Марат апеллировал к «топору народной расправы», который без суда должен отрубать головы сотням тысяч «злодеев». «Террор, — по Робеспьеру, — есть не что иное, как быстрая, строгая и непреклонная справедливость; тем самым он является проявлением добродетели».
Террор становился повседневностью. Освобожденный от рамок законности, меч насилия произвольно использовался теми, кто находился у власти. Гильотина срубила головы великим французам — химику Лавуазье и поэту Шенье. Побеждала злая воля властолюбцев, одетых в блистательные наряды борцов за свободу и права человека. Революция пожирала своих собственных детей.
Французская революция рельефно высветила проблему, с которой пришлось столкнуться едва ли не всем последующим революциям-контрреволюциям и которая остается актуальной и в наши дни. Я имею в виду проблему целей и средств, когда цели, объявленные великими, оправдывают любые средства их достижения. Химера величия цели благословляла топор.

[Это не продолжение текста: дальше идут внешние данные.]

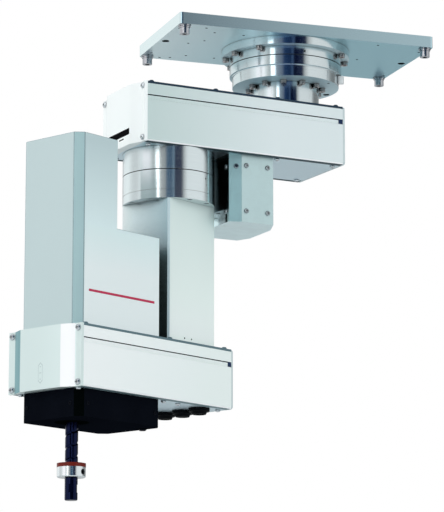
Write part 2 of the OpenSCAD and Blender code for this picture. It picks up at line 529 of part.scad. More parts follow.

Итак, отдельные страницы французской революции оказались мракобесными. В большевистской России как раз эти страницы и служили оправданием террора. Ульянов, будущий Ленин, смолоду преклонялся перед якобинством, а придя к власти, стал главарем политики «массовидности» террора. Великие принципы французской истории были отброшены в сторону за ненадобностью, ибо у большевистских вождей в России были просто другие цели. Да и к власти пришли резонерствующие невежды, но, будучи безмерно амбициозными, они не ведали своего невежества. Со дня своего змеино-яйцевого вылупления основоположники российского общественного раскола всегда были мракобесами. Априорно, генно. Творения их «классиков» — это хрестоматии для террористов. Ничего святого. Насилие — акушерка истории, а насильственные революции — ее локомотивы. Террор, ложь и страх — несущие конструкции режима. «Религия — опиум», семья — «буржуазное лицемерие», семейное воспитание — «порочно», а «общественное выращивание» павликов Морозовых — благо.